Rows from an object dataset
----------------------------------------

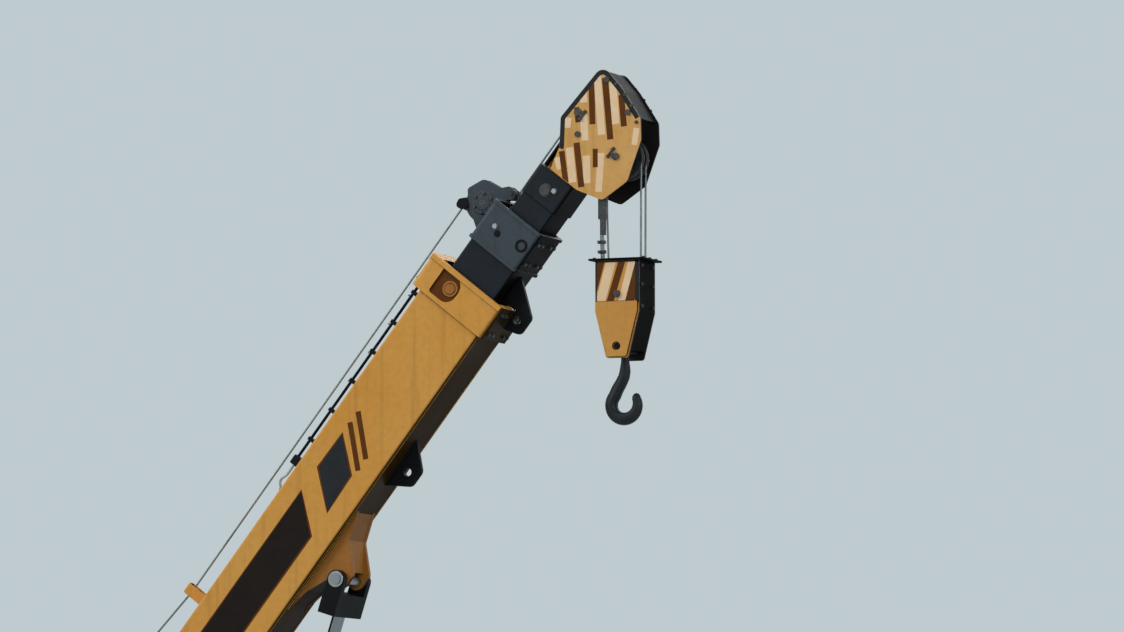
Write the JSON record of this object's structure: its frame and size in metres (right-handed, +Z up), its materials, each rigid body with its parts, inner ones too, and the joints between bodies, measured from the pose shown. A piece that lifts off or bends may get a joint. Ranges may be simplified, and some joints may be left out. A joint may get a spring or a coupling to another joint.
{
  "type": "telescopic crane boom",
  "caption": "Telescopic box boom of a mobile crane, raised, with hoist winch, rope, striped head and hook block with a swivelling hook, and its lift cylinder.",
  "frame": {"origin": "centre of the bore of the boom foot, where the boom pivots on its machine", "axes": "+Z up, +Y along the foot pin, the boom points up and forward to +X at 52 degrees"},
  "size_m": [4.5393, 0.606, 5.74],
  "materials": {
    "amber_paint": "amber gloss enamel, sun-faded, with black stripes and panels",
    "black_paint": "slate black enamel, dusty",
    "bare_steel": "greased machined steel",
    "forged_steel": "forged and blackened steel",
    "wire_rope": "stranded galvanised wire rope",
    "nylon_pad": "cast nylon slide pads",
    "cable_rail": "brown and amber painted rail"
  },
  "bodies": {
    "base": {"base_webs": "amber_paint", "base_flanges": "amber_paint", "base_collar": "amber_paint", "window_bosses": "amber_paint", "base_pads": "nylon_pad", "foot_boss": "amber_paint", "foot_cheeks": "amber_paint", "lift_bracket": "amber_paint", "bracket_box": "amber_paint", "lift_pin": "bare_steel", "winch_frame": "amber_paint", "winch_ties": "amber_paint", "winch_motor": "black_paint", "rope_guide": "amber_paint", "hose_rail": "cable_rail", "base_lug": "black_paint", "rope_base": "wire_rope"},
    "winch_drum": {"winch_drum": "black_paint"},
    "second": {"second_webs": "black_paint", "second_flanges": "black_paint", "second_band": "black_paint", "second_pads": "nylon_pad", "band_lug": "black_paint", "ear_plates": "black_paint", "ear_pin": "bare_steel", "rope_second": "wire_rope"},
    "ear_sheave": {"ear_sheave": "forged_steel"},
    "third": {"third_webs": "black_paint", "third_flanges": "black_paint", "third_collar": "black_paint", "third_pads": "nylon_pad", "lock_pins": "bare_steel", "rope_third": "wire_rope"},
    "head": {"head_webs": "amber_paint", "head_flanges": "amber_paint", "head_plates": "amber_paint", "head_frame": "black_paint", "head_pins": "bare_steel", "sheave_spacers": "bare_steel", "head_pads": "nylon_pad", "rope_head": "wire_rope", "rope_falls": "wire_rope", "rope_dead_end": "wire_rope", "dead_end_socket": "black_paint"},
    "head_sheaves": {"head_sheaves": "forged_steel"},
    "idler_sheave": {"idler_sheave": "forged_steel"},
    "block": {"block_plates": "amber_paint", "block_covers": "black_paint", "block_rim": "black_paint", "block_weights": "amber_paint", "block_pin": "bare_steel", "rope_block": "wire_rope"},
    "block_sheaves": {"block_sheaves": "forged_steel"},
    "crosshead": {"crosshead": "bare_steel"},
    "hook": {"hook": "forged_steel"},
    "lift_rod": {"lift_yoke": "black_paint", "lift_rod": "bare_steel"},
    "lift_barrel": {"lift_barrel": "black_paint", "lift_eye": "black_paint"}
  },
  "joints": [
    {"name": "winch_turn", "type": "hinge", "parent": "base", "child": "winch_drum", "pos_m": [-0.2263, 0, 0.59558], "axis": [0, 1, 0], "continuous": true},
    {"name": "second_slide", "type": "slide", "parent": "base", "child": "second", "axis": [0.6157, 0, 0.788], "range_m": [0, 3]},
    {"name": "ear_sheave_turn", "type": "hinge", "parent": "second", "child": "ear_sheave", "pos_m": [2.9496, 0.05, 4.44289], "axis": [0, 1, 0], "continuous": true},
    {"name": "third_slide", "type": "slide", "parent": "second", "child": "third", "axis": [0.6157, 0, 0.788], "range_m": [0, 3]},
    {"name": "head_slide", "type": "slide", "parent": "third", "child": "head", "axis": [0.6157, 0, 0.788], "range_m": [0, 1.5]},
    {"name": "head_sheaves_turn", "type": "hinge", "parent": "head", "child": "head_sheaves", "pos_m": [3.93796, 0, 4.68464], "axis": [0, 1, 0], "continuous": true},
    {"name": "idler_turn", "type": "hinge", "parent": "head", "child": "idler_sheave", "pos_m": [3.68092, 0.05, 4.97937], "axis": [0, 1, 0], "continuous": true},
    {"name": "hoist", "type": "slide", "parent": "head", "child": "block", "axis": [0, 0, -1], "range_m": [0, 3], "deforming": ["rope_falls", "rope_dead_end"]},
    {"name": "block_sheaves_turn", "type": "hinge", "parent": "block", "child": "block_sheaves", "pos_m": [3.93796, 0, 3.80964], "axis": [0, 1, 0], "continuous": true},
    {"name": "hook_tilt", "type": "hinge", "parent": "block", "child": "crosshead", "pos_m": [3.93796, 0, 3.47464], "axis": [0, 1, 0], "range_deg": [-10, 10]},
    {"name": "hook_swivel", "type": "hinge", "parent": "crosshead", "child": "hook", "pos_m": [3.93796, 0, 3.47464], "axis": [0, 0, 1], "continuous": true},
    {"name": "lift_swing", "type": "hinge", "parent": "base", "child": "lift_rod", "pos_m": [2.02034, 0, 2.02555], "axis": [0, 1, 0], "range_deg": [-1, 18]},
    {"name": "lift_stroke", "type": "slide", "parent": "lift_rod", "child": "lift_barrel", "axis": [-0.3004, 0, -0.9538], "range_m": [-0.97, 0.1]}
  ]
}
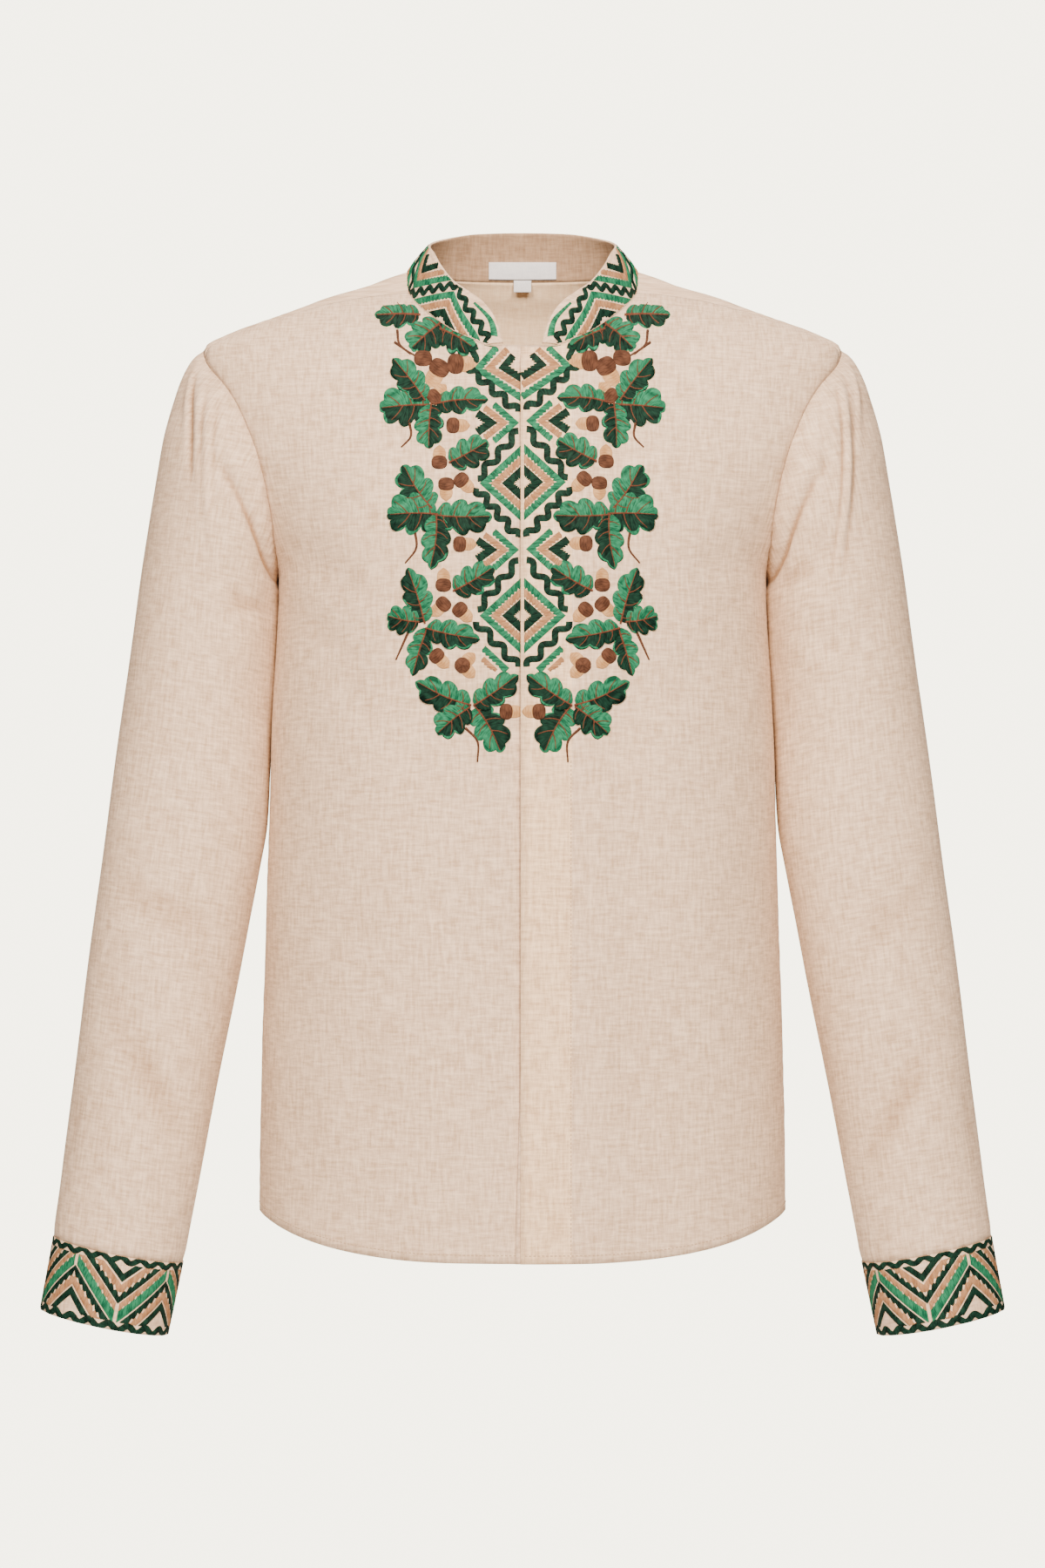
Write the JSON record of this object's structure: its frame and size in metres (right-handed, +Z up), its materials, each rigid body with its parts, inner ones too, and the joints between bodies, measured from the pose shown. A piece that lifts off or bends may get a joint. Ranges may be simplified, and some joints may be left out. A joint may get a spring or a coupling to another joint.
{
  "type": "embroidered shirt",
  "caption": "Long-sleeved linen shirt, hollow and filled out, with an embroidered stand collar, chest and cuffs and a covered front placket.",
  "frame": {"origin": "on the centre plane, midway between the shoulder seams, at the height where the wearer's shoulders carry the shirt beside the neck", "axes": "+Z up from the hem to the collar, -Y to the front, +X to the wearer's left"},
  "size_m": [0.7024, 0.2636, 0.8127],
  "materials": {
    "linen": "matte cream linen with a slubby weave",
    "embroidery": "cream linen closely worked in green, brown and tan stranded thread",
    "label": "smooth white woven tape"
  },
  "bodies": {
    "root": {"front_left": "linen", "front_right": "linen", "placket_underlay": "linen", "button_band": "linen", "back": "linen", "sleeve_left": "linen", "sleeve_right": "linen", "cuff_left": "embroidery", "cuff_right": "embroidery", "collar": "embroidery", "neck_label": "label", "size_tag": "label"}
  },
  "joints": []
}
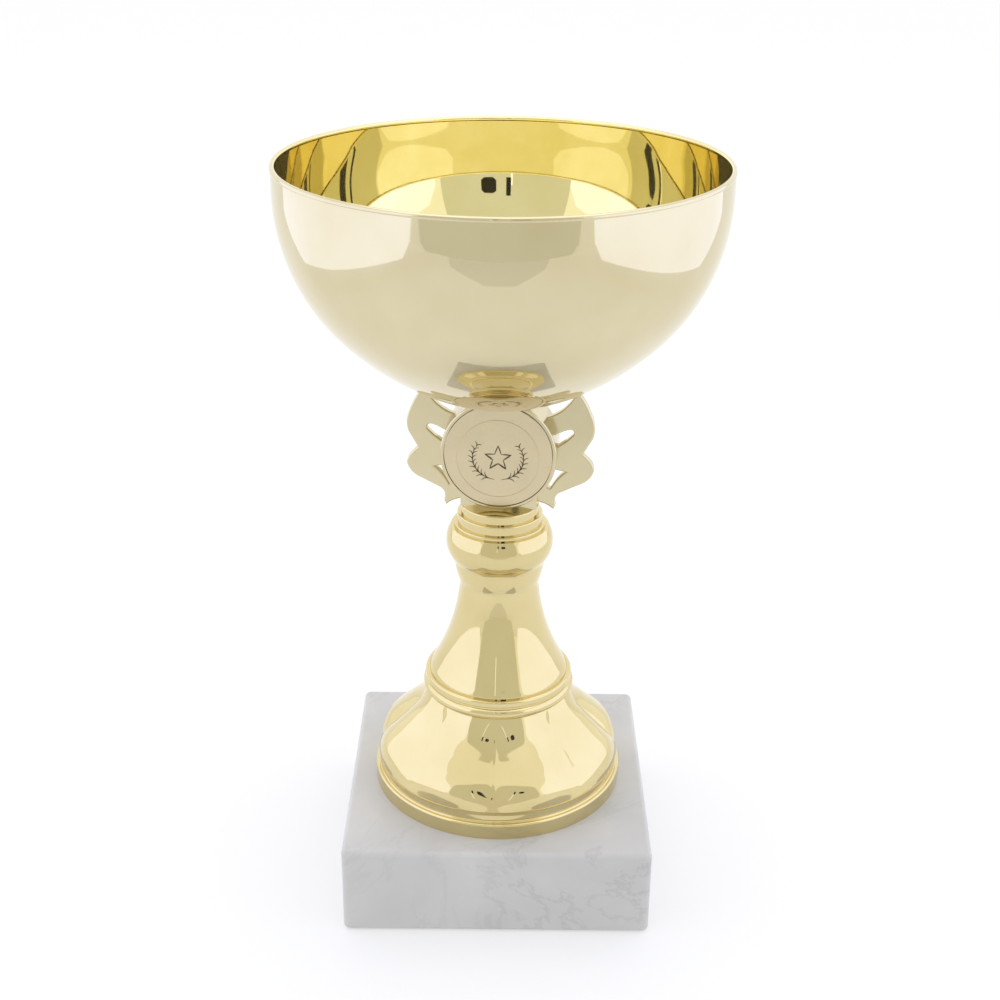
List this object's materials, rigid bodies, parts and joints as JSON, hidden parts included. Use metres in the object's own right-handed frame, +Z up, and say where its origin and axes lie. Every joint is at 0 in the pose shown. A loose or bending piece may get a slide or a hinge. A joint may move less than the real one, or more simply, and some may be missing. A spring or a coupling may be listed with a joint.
{
  "type": "cup trophy",
  "caption": "Cup trophy: a thin gilt bowl on a winged emblem holder, a turned stem and a fluted foot, clamped to a square marble block by a tie rod.",
  "frame": {"origin": "centre of the marble block's underside, on the tie rod's axis", "axes": "+Z up along the tie rod to the bowl, -Y towards the side that shows the emblem, +X to the right of someone who faces the emblem"},
  "size_m": [0.1, 0.1, 0.1775],
  "materials": {
    "marble": "polished pale grey-white marble with faint veins and a few dark specks",
    "gilt_plastic": "vacuum-metallised pale gold, mirror bright under clear lacquer",
    "emblem_aluminium": "pale gold anodised aluminium foil, stamped with fine dark lines",
    "adhesive_foam": "thin white double-sided sticky foam",
    "gilt_steel": "thin spun steel, plated bright gold and lacquered",
    "zinc_steel": "bright zinc-plated steel"
  },
  "bodies": {
    "root": {"marble_base": "marble", "foot": "gilt_plastic", "stem": "gilt_plastic", "emblem_holder": "gilt_plastic", "emblem_adhesive": "adhesive_foam", "emblem": "emblem_aluminium", "bowl": "gilt_steel", "tie_rod": "zinc_steel", "bowl_washer": "zinc_steel", "bowl_nut": "zinc_steel", "base_washer": "zinc_steel", "base_nut": "zinc_steel"}
  },
  "joints": []
}
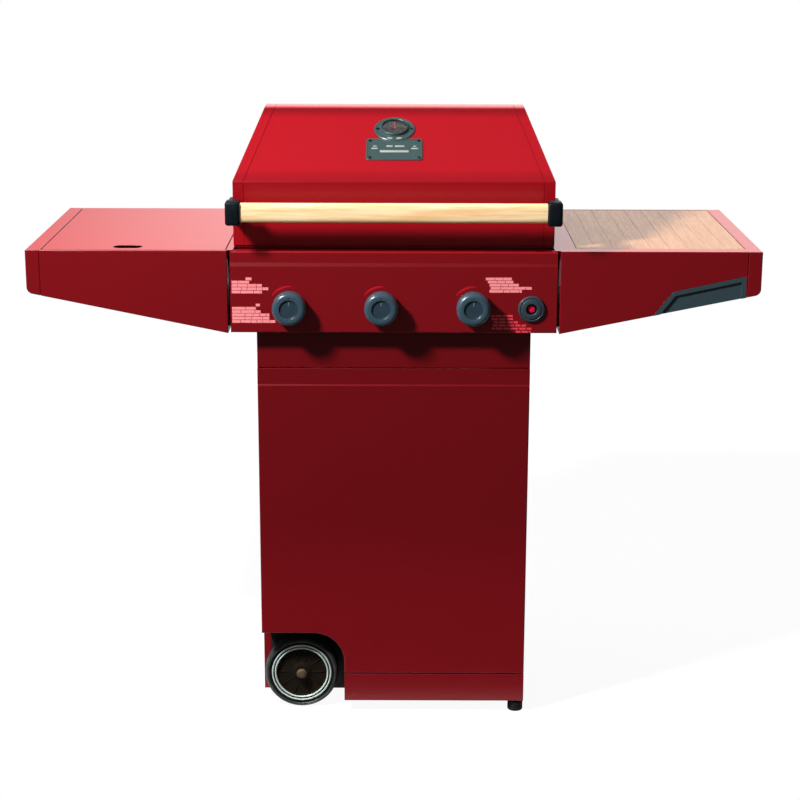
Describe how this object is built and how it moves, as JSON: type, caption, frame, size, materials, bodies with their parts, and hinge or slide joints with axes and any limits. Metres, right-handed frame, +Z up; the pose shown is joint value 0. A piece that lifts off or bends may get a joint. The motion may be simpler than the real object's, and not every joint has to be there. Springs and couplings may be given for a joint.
{
  "type": "gas barbecue grill",
  "caption": "Gas barbecue grill on a cabinet cart with a hinged lid, burner knobs, a push igniter, a storage shelf, a cutting-board shelf, wheels and a cabinet door.",
  "frame": {"origin": "on the floor, under the centre of the bounding box", "axes": "+X to the right of a person at the controls, +Y away from that person, +Z up"},
  "size_m": [1.36, 0.533, 1.165],
  "materials": {
    "red_enamel": "gloss baked enamel",
    "shelf_enamel": "gloss baked enamel, sun-faded on top",
    "well_enamel": "matt black enamel",
    "lid_enamel": "gloss porcelain enamel",
    "dark_enamel": "semi-gloss black enamel",
    "cast_body": "as cast",
    "grate_enamel": "matt porcelain",
    "stainless": "brushed",
    "zinc_steel": "zinc plated",
    "chrome_trim": "polished",
    "brass_fittings": "machined",
    "handle_wood": "oiled",
    "board_wood": "varnished",
    "black_plastic": "satin",
    "knob_plastic": "gloss",
    "grip_plastic": "satin",
    "tray_plastic": "satin",
    "wheel_plastic": "satin",
    "tyre_rubber": "matt",
    "button_plastic": "gloss",
    "needle_paint": "gloss",
    "gauge_glass": "clear",
    "plate_metal": "satin",
    "galvanised": "galvanised",
    "ceramic": "glazed"
  },
  "bodies": {
    "cart": {"cabinet_left_panel": "red_enamel", "cabinet_right_panel": "red_enamel", "cabinet_back_panel": "red_enamel", "cabinet_top_rail": "red_enamel", "base_pan": "red_enamel", "control_panel": "red_enamel", "left_shelf_box": "shelf_enamel", "left_shelf_cap": "shelf_enamel", "right_shelf_box": "shelf_enamel", "right_shelf_cap": "shelf_enamel", "side_frames": "dark_enamel", "lid_hinges": "dark_enamel", "wheel_wells": "well_enamel", "firebox": "cast_body", "cooking_grate_left": "grate_enamel", "cooking_grate_right": "grate_enamel", "burner_left": "stainless", "burner_middle": "stainless", "burner_right": "stainless", "heat_tents": "stainless", "axle": "zinc_steel", "shelf_bolts": "zinc_steel", "warming_rack": "chrome_trim", "axle_caps": "brass_fittings", "gas_manifold": "brass_fittings", "valve_body_left": "brass_fittings", "valve_body_middle": "brass_fittings", "valve_body_right": "brass_fittings", "feet": "black_plastic", "igniter_bezel": "black_plastic", "igniter_module": "black_plastic", "carry_grip": "grip_plastic", "storage_tray": "tray_plastic", "grease_rails": "galvanised", "electrode": "ceramic"},
    "lid": {"lid_skin": "lid_enamel", "lid_end_left": "lid_enamel", "lid_end_right": "lid_enamel", "lid_handle": "handle_wood", "handle_blocks": "black_plastic", "gauge_case": "chrome_trim", "gauge_glass": "gauge_glass", "lid_plate": "plate_metal", "plate_screws": "zinc_steel"},
    "gauge_needle": {"gauge_needle": "needle_paint"},
    "front_wheel": {"wheel_rim_front": "wheel_plastic", "wheel_tyre_front": "tyre_rubber"},
    "back_wheel": {"wheel_rim_back": "wheel_plastic", "wheel_tyre_back": "tyre_rubber"},
    "storage_lid": {"storage_lid": "shelf_enamel"},
    "cutting_board": {"cutting_board": "board_wood"},
    "door": {"cabinet_door": "red_enamel"},
    "grease_tray": {"grease_tray": "galvanised"},
    "igniter_button": {"igniter_button": "button_plastic"},
    "stem_left": {"valve_stem_left": "brass_fittings"},
    "knob_left": {"knob_left": "knob_plastic"},
    "stem_middle": {"valve_stem_middle": "brass_fittings"},
    "knob_middle": {"knob_middle": "knob_plastic"},
    "stem_right": {"valve_stem_right": "brass_fittings"},
    "knob_right": {"knob_right": "knob_plastic"}
  },
  "joints": [
    {"name": "lid_hinge", "type": "hinge", "parent": "cart", "child": "lid", "pos_m": [0, 0.2445, 0.925], "axis": [-1, 0, 0], "range_deg": [0, 85]},
    {"name": "gauge_needle_turn", "type": "hinge", "parent": "lid", "child": "gauge_needle", "pos_m": [0, -0.0405, 1.12819], "axis": [0, 0.4552, -0.8904], "range_deg": [-125, 125], "stiffness_Nm_per_rad": 0.002},
    {"name": "igniter_push", "type": "slide", "parent": "cart", "child": "igniter_button", "axis": [0, 1, 0], "range_m": [0, 0.005], "stiffness_N_per_m": 400, "springref_m": -0.003},
    {"name": "front_wheel_spin", "type": "hinge", "parent": "cart", "child": "front_wheel", "pos_m": [-0.181, -0.1615, 0.072], "axis": [0, 1, 0], "continuous": true},
    {"name": "back_wheel_spin", "type": "hinge", "parent": "cart", "child": "back_wheel", "pos_m": [-0.181, 0.1865, 0.072], "axis": [0, 1, 0], "continuous": true},
    {"name": "storage_lid_hinge", "type": "hinge", "parent": "cart", "child": "storage_lid", "pos_m": [-0.48, 0.2585, 0.915], "axis": [-1, 0, 0], "range_deg": [0, 95]},
    {"name": "board_lift", "type": "slide", "parent": "cart", "child": "cutting_board", "axis": [0, 0, 1], "range_m": [0, 0.12]},
    {"name": "door_hinge", "type": "hinge", "parent": "cart", "child": "door", "pos_m": [0.251, -0.192, 0.39], "axis": [0, 0, 1], "range_deg": [0, 105]},
    {"name": "grease_tray_slide", "type": "slide", "parent": "cart", "child": "grease_tray", "axis": [0, 1, 0], "range_m": [0, 0.28]},
    {"name": "knob_left_turn", "type": "hinge", "parent": "cart", "child": "stem_left", "pos_m": [-0.1935, -0.2215, 0.8215], "axis": [0, -1, 0], "range_deg": [0, 225]},
    {"name": "knob_left_push", "type": "slide", "parent": "stem_left", "child": "knob_left", "axis": [0, 1, 0], "range_m": [0, 0.003], "stiffness_N_per_m": 800, "springref_m": -0.002},
    {"name": "knob_middle_turn", "type": "hinge", "parent": "cart", "child": "stem_middle", "pos_m": [-0.023, -0.2215, 0.8215], "axis": [0, -1, 0], "range_deg": [0, 225]},
    {"name": "knob_middle_push", "type": "slide", "parent": "stem_middle", "child": "knob_middle", "axis": [0, 1, 0], "range_m": [0, 0.003], "stiffness_N_per_m": 800, "springref_m": -0.002},
    {"name": "knob_right_turn", "type": "hinge", "parent": "cart", "child": "stem_right", "pos_m": [0.1475, -0.2215, 0.8215], "axis": [0, -1, 0], "range_deg": [0, 225]},
    {"name": "knob_right_push", "type": "slide", "parent": "stem_right", "child": "knob_right", "axis": [0, 1, 0], "range_m": [0, 0.003], "stiffness_N_per_m": 800, "springref_m": -0.002}
  ]
}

----------------------------------------

> [Task instructions]
Find every line in the listing that holds the string "parts", then say how many there are as a bare number.

> [Task output]
4